OK, on to Arnold’s comments at Enterprise Search, in which he continues a theme to jolt IT folks. As, already noted, I totally agree that IT in most organizations is loath to call on information search professionals to understand the best ways to exploit search engine adoption for getting good search results. But I am hoping that the economic side of search, Web content management for an organization’s public facing content, may cause a shift. Already, I am experiencing Web content managers who are enlightened about how to make content more findable through good metadata and taxonomy strategies. They have figured out how to make good stuff rise to the top with guidance from outside IT. When sales people complain that their prospects can’t find the company’s products online, it tends to spur marketing folks to adjust their Web content strategies accordingly.
It may take a while, but my observation is that when employees see search working well on their public sites, they begin to push for equal quality search internally. Now that we have Google paying serious attention to metadata for the purpose of giving search results semantic context, maybe the guys in-house will begin to get it, too.
Last week I commented on the richness of the search marketplace. However, diversity presents the enterprise buyer with pressure to be more focused on immediate and critical search needs.
The Enterprise Search Summit is being held in New York this week. Two years ago I found it a great place to see the companies offering search products, where I could easily see them all, and still attend every session in two days. This year, 2007, there were over 40 exhibitors, most offering solutions for highly differentiated enterprise search problems. Few of the offerings will serve the end-to-end needs of a large enterprise but many would be sufficient for medium to small organizations. The two major search engine categories used to be Web content keyword searching, and structured searching. Not only is my attention as an analyst being requested by major vendors offering solutions for different types of search but new products are being announced weekly. Newcomers include those describing their products as data mining engines, search and reporting “platforms,” BI intelligence engines, semantic and ontological search engines. This mix challenges me to determine if a product really solves a type of enterprise search problem before I pay attention.
You, on the other hand, need to do another type of analysis before considering specific options. Classifying search categories, taking a faceted approach will help you narrow down the field. Here is a checklist for categorizing what and how content needs to be found:
> Content types (e.g. HTML pages, PDFs, images)
> Content repositories (e.g. database applications, content management systems, collaboration applications, file locations)
> Types of search interfaces and navigation (e.g. simple search box, metadata, taxonomy)
> Types of search (e.g. keyword, phrase, date, topical navigation)
> Types of results presentation (e.g. aggregated, federated, normalized, citation)
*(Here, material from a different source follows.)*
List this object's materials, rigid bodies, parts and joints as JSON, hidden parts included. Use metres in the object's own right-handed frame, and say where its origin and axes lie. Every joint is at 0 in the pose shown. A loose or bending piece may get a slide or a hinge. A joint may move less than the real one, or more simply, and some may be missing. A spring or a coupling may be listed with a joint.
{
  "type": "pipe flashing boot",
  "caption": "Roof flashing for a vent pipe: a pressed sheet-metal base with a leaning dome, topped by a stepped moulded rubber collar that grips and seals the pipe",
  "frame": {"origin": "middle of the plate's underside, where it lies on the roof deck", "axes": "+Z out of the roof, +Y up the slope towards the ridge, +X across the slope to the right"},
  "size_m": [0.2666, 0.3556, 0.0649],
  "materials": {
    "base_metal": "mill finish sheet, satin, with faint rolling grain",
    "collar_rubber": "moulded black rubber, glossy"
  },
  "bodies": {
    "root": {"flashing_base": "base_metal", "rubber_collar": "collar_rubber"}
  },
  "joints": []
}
> Platforms (e.g. hosted, intranet, desktop)
> Type of vendor (e.g. search-only, single purpose application with embedded search, software as service – SaS )
> Amount of content by type
> Number and type of users by need (personas)
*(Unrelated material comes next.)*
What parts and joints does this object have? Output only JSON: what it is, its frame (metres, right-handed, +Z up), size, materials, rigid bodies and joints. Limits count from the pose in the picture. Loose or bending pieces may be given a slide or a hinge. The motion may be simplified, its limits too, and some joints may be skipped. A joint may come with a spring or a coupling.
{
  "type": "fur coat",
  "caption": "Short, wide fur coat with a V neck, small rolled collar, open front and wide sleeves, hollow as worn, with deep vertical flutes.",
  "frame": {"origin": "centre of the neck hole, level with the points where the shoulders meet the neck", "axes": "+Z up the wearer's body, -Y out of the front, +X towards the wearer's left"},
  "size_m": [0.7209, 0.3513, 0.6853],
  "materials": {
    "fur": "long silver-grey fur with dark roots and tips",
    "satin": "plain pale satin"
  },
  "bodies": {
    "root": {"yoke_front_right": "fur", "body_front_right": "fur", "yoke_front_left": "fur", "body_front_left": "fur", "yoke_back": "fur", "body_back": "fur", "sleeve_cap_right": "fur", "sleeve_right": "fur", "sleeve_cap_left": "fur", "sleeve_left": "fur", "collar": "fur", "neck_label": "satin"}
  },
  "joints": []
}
Then use any tools or resources at hand to harvest an understanding of the mapping results to learn who needs what type of content, in what format and its criticality to business requirements. Prioritizing the facets produces a multidimensional view of enterprise search requirements. This will go a long way to narrowing down the vendor list and gives you a tool to keep discussions focused.
There are terrific options in the marketplace and they will only become richer in features and complexity. Your job is to find the most appropriate solution for the business search problem you need to solve today, at a cost that matches your budget. You also want a product that can be implemented rapidly with immediate benefit linking to a real business proposition.
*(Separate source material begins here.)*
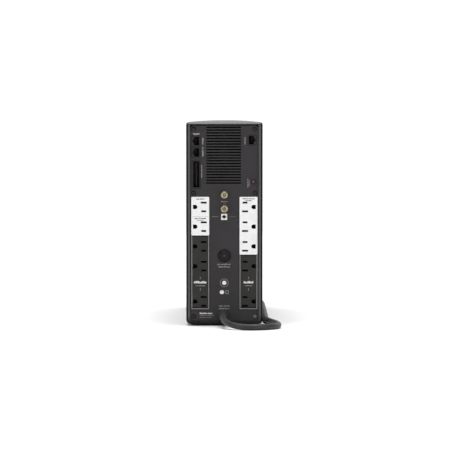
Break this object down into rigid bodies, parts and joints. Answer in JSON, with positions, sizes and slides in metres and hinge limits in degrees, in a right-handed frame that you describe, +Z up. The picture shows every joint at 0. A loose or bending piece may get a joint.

This week, EMC announced a collaborative research network, with this headline: New EMC Innovation Network to Harness Worldwide Tech Resources, Accelerate Information Infrastructure Innovation. Among the areas that the research network will explore are Semantic Web, search, context, and ontological views.
There is a lot to feed on in this announcement but the most interesting aspect is the juxtaposition with other hardware giants’ forays into the world of document and content search software (e.g. IBM, CISCO), and recent efforts by software leaders Oracle and Microsoft to strengthen their offerings in the area of content and search.
One of the phrases in EMC’s announcement that struck me is the reference to “information infrastructure.” This phrase is used ubiquitously by IT folks to aggregate their hardware and network components with the assumption that because these systems store and transport data, they are information infrastructure. We need to recognize that there are two elements missing from this infrastructure view, skilled knowledge workers (e.g.content structure architects, taxonomists, specialist librarians) and software applications for content authoring, capture, organization, and retrieval. Judging from the language of EMC’s press release this might just be tacit recognition that hardware and networks do not make up an information infrastructure. But those of us in search and content management knew that all along; we don’t need a think tank to show us how the pieces fit together nor even how to innovate to create good infrastructure. Top notch professionals have been doing that for decades. Will this new network really reveal anything new?
EMC does not explicitly announce a plan to make search and information infrastructure product commodities but they do express the desire to build “commercial products” for this market. They have already acquired a few of the software components but have yet to demonstrate a tight integration with the rest of the company. Usually innovation comes from humble roots and grows organically through the sponsorship of a large organization, self-funding or other interested contributors. This effort to lead an innovation community to solutions for information infrastructure has the potential to spawn growth of truly innovative tools, methods and even standards for diverse needs and communities. Alternatively, it may simply be a push to bring a free-wheeling industry of multi-faceted components under central control with the result being tools and products that serve the lowest common denominator users.
From a search point of view, I for one am enjoying the richness of the marketplace and how varied the product offerings are for many specialized needs. For the time being, I remain skeptical that any hardware or software giant can sustain the richness of offerings that get to the heart of particular business search needs in a universal way. Commodity search solutions are a long way off for the community of organizations I encounter.